I spend a lot of time
evaluating English Bible versions. Both the ISV and NET Bible are very
accurate. Both were translated by Bible scholars fully committed to the
importance of each form in the original biblical language texts. Both
translations can be trusted not to lead anyone astray spiritually.
From
my perspective, the quality of English in the ISV far surpasses that in
the NET (and many other English Bibles). The NET Bible has uneven
quality English. At times it is fairly good, but many times it has some
awkward English. On the whole, the quality of English in the ISV is
quite good, especially for a translation that is fairly literal.
I think
that the ISV translators have succeeded in their goal of making a
translation that is fairly literal yet reads well. In my opinion, it
reads better than the NIV, TNIV, NRSV, RSV, ESV, HCSB, and the NASB, and
it competes well in terms of reading flow with idiomatic translations
such as the NLT, GW (God's Word), and NCV.
The
translators of the ISV paid more explicit attention to how the different
tenses of Greek verbs in the New Testament might best be expressed in
English.
For
me, the most outstanding quality of the NET Bible is that its team
produced a huge number of footnotes explaining their translation
decisions.
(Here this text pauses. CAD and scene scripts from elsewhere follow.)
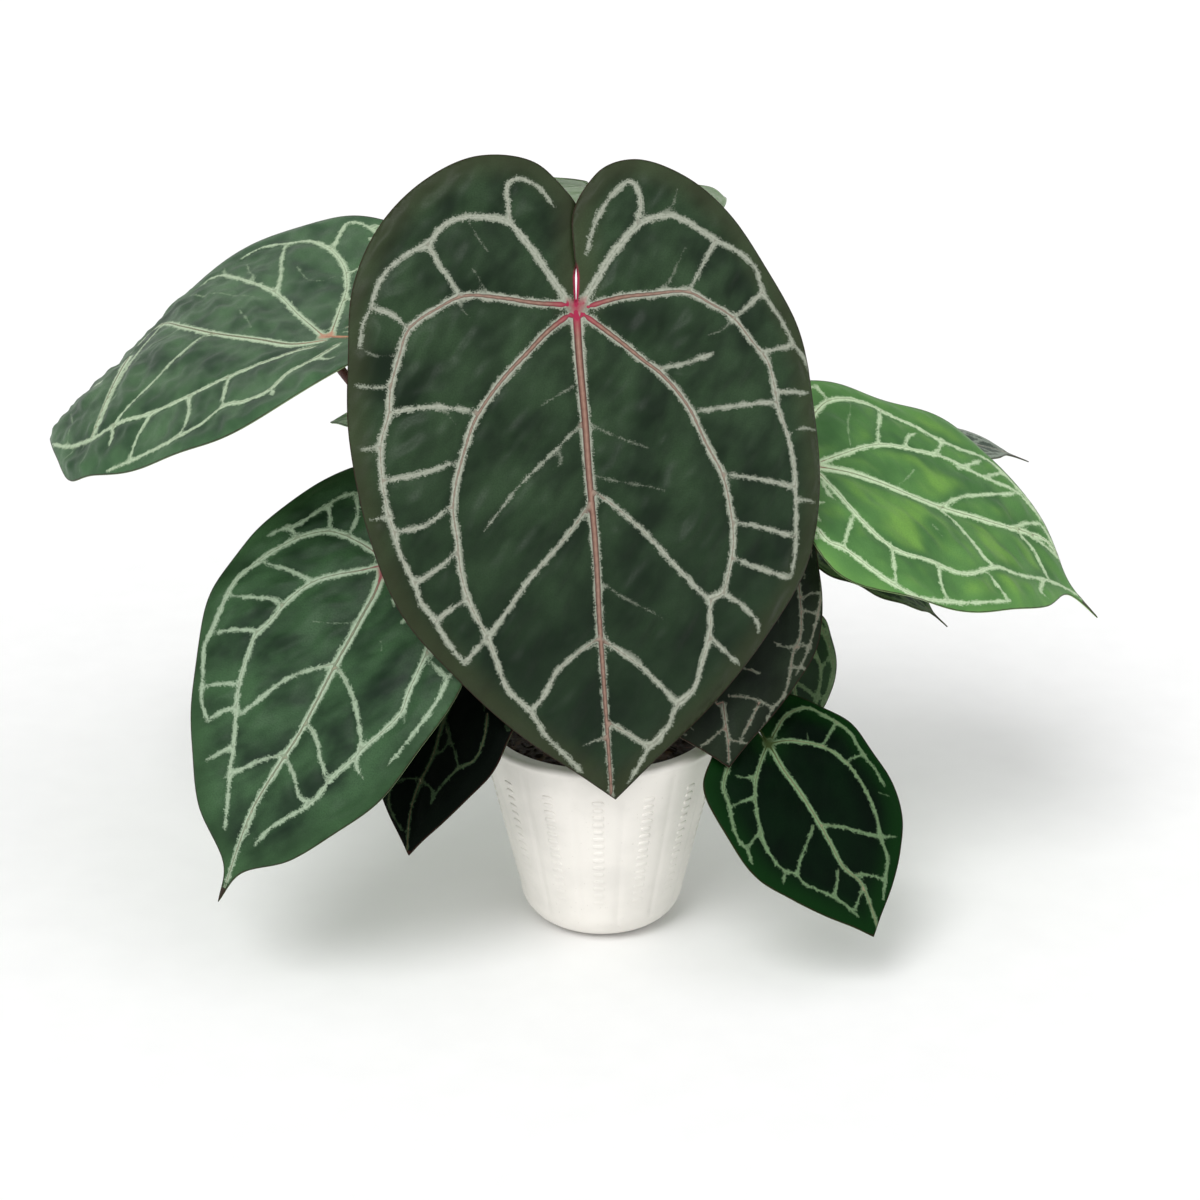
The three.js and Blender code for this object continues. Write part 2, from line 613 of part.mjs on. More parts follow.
function soilGeometry() {
  const positions = [0, 0, FLOOR_THICK + FIT_GAP];
  const triangles = [];
  const rings = [
    { radius: innerRadius(HOLLOW_CORNER) - HOLLOW_DRAW - FIT_GAP, z: FLOOR_THICK + FIT_GAP },
    { radius: innerRadius(HOLLOW_CORNER) - FIT_GAP * 1.3, z: HOLLOW_CORNER + FIT_GAP },
    { radius: innerRadius(SOIL_LEVEL - 1) - FIT_GAP * 1.3, z: SOIL_LEVEL - 1 },
  ];
  for (let i = 1; i < SOIL_RINGS; i += 1) {
    const share = 1 - i / SOIL_RINGS;
    rings.push({ radius: (innerRadius(SOIL_LEVEL) - 2) * share, z: SOIL_LEVEL, top: i });
  }
  rings.forEach(({ radius, z, top }) => {
    for (let k = 0; k < SOIL_SPOKES; k += 1) {
      const a = (2 * Math.PI * k) / SOIL_SPOKES;
      const mound = top ? SOIL_MOUND * (1 - (radius / 60) ** 2) * 0.5 : 0;
      const rough = top ? SOIL_ROUGH * lumps(top, k) : 0;
      positions.push(radius * Math.cos(a), radius * Math.sin(a), z + mound + rough);
    }
  });
  const crownPoint = positions.length / 3;
  positions.push(0, 0, SOIL_LEVEL + 3);
  for (let k = 0; k < SOIL_SPOKES; k += 1) {
    const next = (k + 1) % SOIL_SPOKES;
    triangles.push(0, 1 + next, 1 + k);
    for (let ring = 0; ring + 1 < rings.length; ring += 1) {
      const a = 1 + ring * SOIL_SPOKES + k;
      const b = 1 + ring * SOIL_SPOKES + next;
      triangles.push(a, b, b + SOIL_SPOKES, a, b + SOIL_SPOKES, a + SOIL_SPOKES);
    }
    const last = 1 + (rings.length - 1) * SOIL_SPOKES;
    triangles.push(last + k, last + next, crownPoint);
  }
  let soil = toSolid(meshGeometry(positions, triangles));
  const holeFloor = SOIL_LEVEL - BURIED - FIT_GAP;
  const crownHole = uprightCylinder(CROWN_RADIUS + FIT_GAP, holeFloor, CROWN_TOP, CROWN_SIDES);
  soil = soil.subtract(toSolid(crownHole));
  LEAVES.forEach((leaf, index) => {
    const angle = stalkAngle(index);
    const x = STALK_RING * Math.cos(angle);
    const y = STALK_RING * Math.sin(angle);
    const radius = leaf.stalk * FOOT_SWELL + FIT_GAP * 1.5;
    const hole = uprightCylinder(radius, holeFloor, CROWN_TOP, 10, x, y);
    soil = soil.subtract(toSolid(hole));
  });
  return toGeometry(soil);
}

// The crown: a short ringed stem with pointed papery sheaths standing at its top.
function crownGeometry() {
  const profile = [
    [0, SOIL_LEVEL - BURIED], [CROWN_RADIUS, SOIL_LEVEL - BURIED], [CROWN_RADIUS, SOIL_LEVEL + 6],
    [CROWN_RADIUS - 1.2, SOIL_LEVEL + 8], [CROWN_RADIUS - 0.4, SOIL_LEVEL + 10],
    [CROWN_RADIUS - 1.4, SOIL_LEVEL + 16], [CROWN_RADIUS - 2.4, CROWN_TOP - 6],
    [CROWN_RADIUS - 5, CROWN_TOP], [0, CROWN_TOP + 1],
  ];
  const places = profile.map(([x, y]) => new THREE.Vector2(x, y));
  const lathe = new THREE.LatheGeometry(places, CROWN_SIDES);
  lathe.rotateX(Math.PI / 2);
  let crown = toSolid(lathe);
  for (let i = 0; i < SHEATHS; i += 1) {
    const a = (i * 2 * Math.PI) / SHEATHS + 0.4;
    const sheath = new THREE.ConeGeometry(SHEATH_RADIUS, SHEATH_LENGTH, 5, 1);
    sheath.rotateX(Math.PI / 2);
    sheath.translate(0, 0, SHEATH_LENGTH / 2);
    sheath.rotateY(radians(SHEATH_LEAN));
    sheath.rotateZ(a);
    sheath.translate(3 * Math.cos(a), 3 * Math.sin(a), CROWN_TOP - 10);
    crown = crown.add(toSolid(sheath));
  }
  return toGeometry(crown);
}

const plant = new THREE.Group();
addMesh(plant, 'pot', potGeometry(), 0xecebe8, 0.45);
addMesh(plant, 'soil', soilGeometry(), 0x1c1510, 0.95);
addMesh(plant, 'crown', crownGeometry(), 0x6b5a35, 0.8);
LEAVES.forEach((leaf, index) => {
  addMesh(plant, `petiole_${leaf.name}`, stalkGeometry(leaf, index), 0x5a3a30, 0.5);
  addMesh(plant, `blade_${leaf.name}`, bladeGeometry(leaf), leaf.color, 0.5);
});

export default plant;
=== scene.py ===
"""Potted anthurium hybrid: velvet heart-shaped leaves with pale nets, in a white ceramic planter.

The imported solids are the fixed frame. Each leaf blade, stalk, the crown, the bark mix and the pot
are rebuilt here as finer pieces on the same forms, and get their finishes.
"""

from __future__ import annotations

import logging
import math
from dataclasses import dataclass
from enum import Enum

import bpy
import numpy as np
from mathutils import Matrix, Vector, noise
from mathutils.geometry import delaunay_2d_cdt

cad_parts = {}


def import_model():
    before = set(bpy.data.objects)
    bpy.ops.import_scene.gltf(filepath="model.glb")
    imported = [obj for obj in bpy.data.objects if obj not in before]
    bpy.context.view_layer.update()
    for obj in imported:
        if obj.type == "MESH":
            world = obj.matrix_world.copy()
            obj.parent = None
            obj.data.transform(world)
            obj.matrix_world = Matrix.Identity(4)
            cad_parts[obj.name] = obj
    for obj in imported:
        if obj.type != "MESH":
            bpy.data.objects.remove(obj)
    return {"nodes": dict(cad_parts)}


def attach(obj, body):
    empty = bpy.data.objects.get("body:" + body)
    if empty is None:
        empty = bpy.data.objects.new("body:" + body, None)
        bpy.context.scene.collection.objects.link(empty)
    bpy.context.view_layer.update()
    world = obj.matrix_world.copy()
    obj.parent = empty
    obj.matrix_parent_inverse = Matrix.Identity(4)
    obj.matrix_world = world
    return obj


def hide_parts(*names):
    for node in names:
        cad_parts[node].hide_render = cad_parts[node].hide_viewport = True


LOG = logging.getLogger("anthurium")

MM = 0.001
Array = np.ndarray
Pair = tuple[float, float]
Place = tuple[float, float, float]
Rise = tuple[float, ...]
Piece = bpy.types.Object
Finish = bpy.types.Material
Tree = bpy.types.NodeTree
Socket = bpy.types.NodeSocket


# Sizes that the solids share, in millimetres, degrees and shares of a size

POT_HEIGHT = 129.0
RIM_RADIUS = 75.5
LIP_WIDTH = 10.0
LIP_ROUND = 3.0
WALL_THICK = 5.5
FLOOR_THICK = 7.0
WALL_SLOPE = 0.23
BOTTOM_ROUND = 22.0
FOOT_DRAW = 0.06
SOIL_LEVEL = 114.0
CROWN_TOP = 142.0
CROWN_RADIUS = 8.0
BURIED = 12.0
SPROUT = 9.0
STALK_RING = 15.5
JOINT_SWELL = 1.35
JOINT_LENGTH = 16.0
JOINT_STRAIGHT = 6.0
JOINT_EASE = 0.7
JOINT_END = (3.0, 0.6)
RISING = 0.4
LEAVING = 0.25
STALK_POINTS = 60
STALK_STEP = 2.5
FOOT_SWELL = 1.18
TOP_DRAW = 0.3
BLADE_THICK = 0.8
RIB_BELOW = 0.7
FIT_GAP = 0.3
FORM_STEPS = 72
LOBE_REACH = 0.42
TIP_REACH = 1.12
POINTED = 0.45
WAVE_TURNS = 17.0
WAVE_PHASES = (0.6, 2.4)
FOLD_SLANT = 128.0
# Painted shade on the flanks of a vein's reddish tube
TUBE_FLANK_SHADE = "#4c2620"
# Painted highlight along the top of a vein's reddish tube
TUBE_LIT = "#b39080"
LEAF_RIM = "#2e1a16"
SHEEN_TINT = "#dfe8d8"
RED_PARTS = 4.0


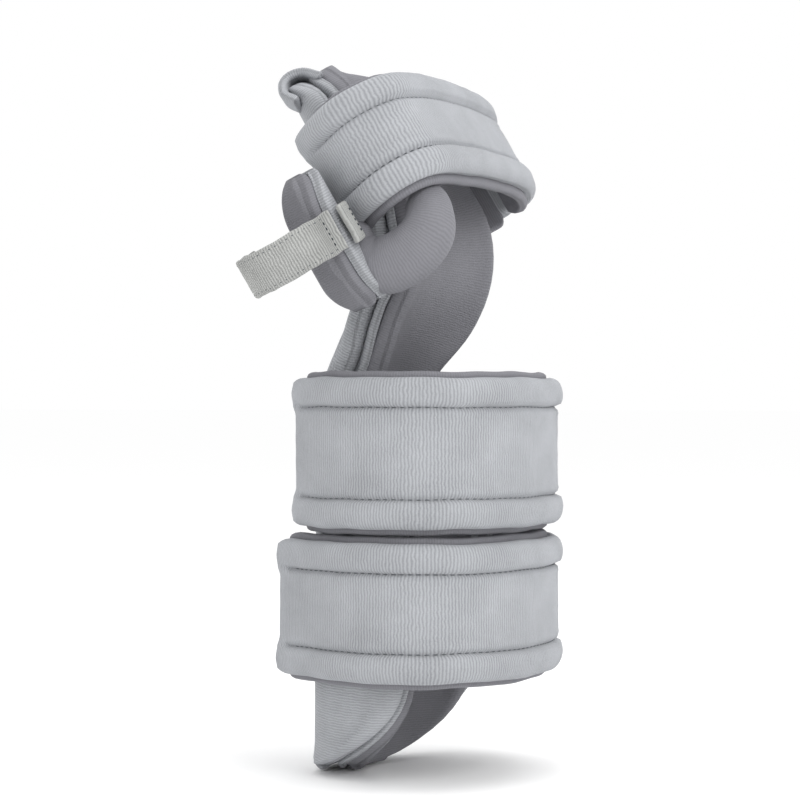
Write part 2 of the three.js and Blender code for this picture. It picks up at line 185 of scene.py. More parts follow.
LIGHT = (162, 164, 168)
DARK = (122, 122, 127)
LOOP = knit("loop_fabric", LIGHT, rib=0.9, rib_depth=0.28, fuzz=0.9, spread=0.08)
LINING = knit("lining_fabric", DARK, rib=0.8, rib_depth=0.12, fuzz=0.25, spread=0.04, sheen=0.2, roughness=0.8)
TAPE = knit("fuzzy_tape", (166, 167, 165), rib=0.9, rib_depth=0.08, fuzz=1.9, spread=0.13, sheen=0.5)
HOOK = knit("hook_tape", (70, 72, 75), rib=1.2, rib_depth=0.9, fuzz=0.3, spread=0.12, sheen=0.0, roughness=0.6)
THREAD = knit("thread", (112, 116, 119), rib=0.5, rib_depth=0.5, fuzz=0.2, sheen=0.2)
DARK_THREAD = knit("dark_thread", (62, 66, 72), rib=0.5, rib_depth=0.5, fuzz=0.2, sheen=0.1)
METAL = metal("satin_aluminium")

# ------------------------------------------------------------------ the pad's shape, as in the CAD (mm)
# Each run of the pad's lowest line, from the forearm's end: its length and bend radius, 0 for straight.
RUNS = [(115.0, 0.0), (45 * math.radians(27), 45.0), (31.0, 0.0), (32 * math.radians(58), -32.0), (57.0, 0.0)]
S_END = sum(length for length, _ in RUNS)
START_ROUND, END_ROUND = 34, 20
LEAST_REACH = 0.22
BLEND_FROM, BLEND_TO = 130, 150  # the stretch of s at the wrist
# s along that line, half width, half depth, and the thumb rim's and the outer rim's angle in degrees.
SECTIONS = [
    (0, 31, 27.6, 92, 82),
    (100, 31, 27.6, 92, 82),
    (138, 31.5, 26, 46, 48),
    (164, 34, 19, 40, 66),
    (186, 34, 15.5, 42, 72),
    (206, 33, 14, 74, 74),
    (S_END, 33, 14, 74, 74),
]


def spine(s):
    """(y, z, lean) at s mm along the pad's lowest skin line."""
    y, z, lean = 27.6, -127.0, 0.0
    for i, (length, radius) in enumerate(RUNS):
        step = s if i == len(RUNS) - 1 else min(s, length)
        if radius:
            to = lean + step / radius
            y += radius * (math.cos(to) - math.cos(lean))
            z += radius * (math.sin(to) - math.sin(lean))
            lean = to
        else:
            y -= math.sin(lean) * step
            z += math.cos(lean) * step
        s -= step
        if s <= 0:
            break
    return y, z, lean


def section(s):
    """(half width, half depth, thumb rim, outer rim) at s, the rims in radians."""
    i = next((i for i in range(1, len(SECTIONS)) if SECTIONS[i][0] >= s), len(SECTIONS) - 1)
    a, b = SECTIONS[i - 1], SECTIONS[i]
    t = min(max((s - a[0]) / (b[0] - a[0]), 0), 1)
    t = t * t * (3 - 2 * t)
    w, d, r, o = (a[k] + (b[k] - a[k]) * t for k in (1, 2, 3, 4))
    return w, d, math.radians(r), math.radians(o)


def rounding(s):
    """The share of the rims' reach that is left near the pad's round ends."""
    out = 1.0
    for distance, length in ((s, START_ROUND), (S_END - s, END_ROUND)):
        x = 1 - min(max(distance, 0) / length, 1)
        out *= max(math.sqrt(1 - x * x), LEAST_REACH)
    return out


def pad_point(s, theta, depth):
    """The point at s along the pad and theta round its section, depth mm out from the skin line."""
    y, z, lean = spine(s)
    a, b, _, _ = section(s)
    nx, ny = math.sin(theta) / a, math.cos(theta) / b
    k = math.hypot(nx, ny)
    across = a * math.sin(theta) + depth * nx / k
    down = b * (math.cos(theta) - 1) + depth * ny / k
    return np.array([across, y + down * math.cos(lean), z + down * math.sin(lean)])


# ------------------------------------------------------------------ mesh helpers
def ladder(length, step, fine=(0, 0.25, 0.8, 1.7, 3.0, 4.8)):
    """Distances from 0 to length mm, close together at both ends."""
    ends = [f for f in fine if f < length / 2.5]
    lo, hi = ends[-1] + step * 0.6, length - ends[-1] - step * 0.6
    middle = list(np.linspace(lo, hi, max(2, round((hi - lo) / step) + 1))) if hi > lo else [length / 2]
    return np.array(ends + middle + [length - f for f in reversed(ends)])


def ruffle(p, size, scale, seed=0.0):
    """A smooth random push, in mm, at the point p in mm."""
    return size * noise.noise(Vector((p[0] * scale + seed, p[1] * scale, p[2] * scale)))


def hump(x, centre, width):
    """A smooth hump, 1 high at the centre."""
    return math.exp(-(((x - centre) / width) ** 2))


def mesh_object(name, verts, faces, uvs, materials, face_material=None):
    """verts in mm, one uv in mm for each vertex."""
    mesh = bpy.data.meshes.new(name)
    mesh.from_pydata([tuple(float(c) * MM for c in v) for v in verts], [], faces)
    layer = mesh.uv_layers.new(name="UVMap")
    for loop in mesh.loops:
        layer.data[loop.index].uv = uvs[loop.vertex_index]
    for material in materials:
        mesh.materials.append(material)
    if face_material is not None:
        mesh.polygons.foreach_set("material_index", face_material)
    mesh.polygons.foreach_set("use_smooth", [True] * len(mesh.polygons))
    obj = bpy.data.objects.new(name, mesh)
    bpy.context.scene.collection.objects.link(obj)
    bm = bmesh.new()
    bm.from_mesh(mesh)
    bmesh.ops.recalc_face_normals(bm, faces=bm.faces)
    bm.to_mesh(mesh)
    bm.free()
    return obj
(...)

Those translation notes plus thousands of other notes giving
background information can be quite helpful.
If you
would like to examine how the ISV and NET Bible have ranked in some
quantified studies I have done of English Bibles, go to
my webpage.
I
eagerly await the completion of the ISV Old Testament. A complete
ISV *should* provide a nice alternative to English Bible versions
available today which are good, but not quite as good as we might like
when it comes to quality of English and translation precision.